Figure 5.2.1.3[White to move]

Look for any captures White can make. Observation one: White can take Black’s knight with his rook. Observation two: Black’s queen guards the knight. Observation three: Black’s queen guards other things, too—including the bishop on f6, which White also can capture. So now the remaining question is the order of operations best used to take advantage of Black’s overworked queen. White can start with NxB or with RxN. We have seen that the usual choice would be to start with your less valuable piece, in effect offering it up as a sacrifice with the threat that you will make a worse capture afterwards. But that principle doesn't always hold. Let's think through its application here:

(a) White could begin with NxB+, forking Black’s king and rook. Now Black plays QxN, seemingly allowing White to follow up with RxNc8. But not so fast: once the queen moves, the knight at c8 still is guarded by the rook on f8. So White actually loses the exchange with this sequence. Correct play for White instead is...

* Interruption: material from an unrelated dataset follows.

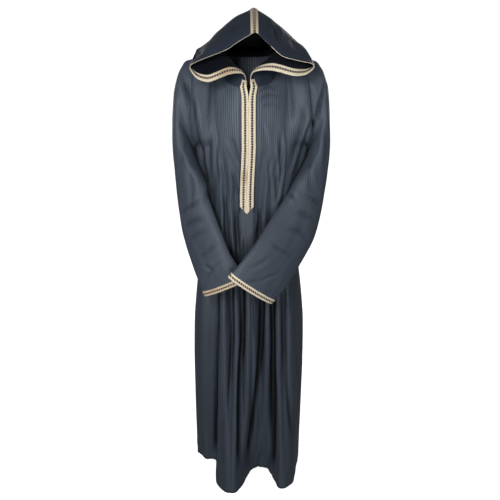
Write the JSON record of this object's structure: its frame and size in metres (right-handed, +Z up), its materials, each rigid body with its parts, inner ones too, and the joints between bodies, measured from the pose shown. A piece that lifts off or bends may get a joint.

(b) 1. RxN—this time capturing with the more valuable of his attackers (and indeed making a temporary sacrifice of the exchange). If Black recaptures QxR, White now has NxB+—not only a capture but a fork of Black’s king and rook, allowing White to win back the exchange that he sacrificed at the beginning of the sequence. White emerges a piece ahead.

The lesson: when you see that an enemy piece is trying to guard two pieces, think carefully about which to take first; imagine each capture and its consequences. Move order matters, sometimes making it better to start by capturing with your more valuable piece after all.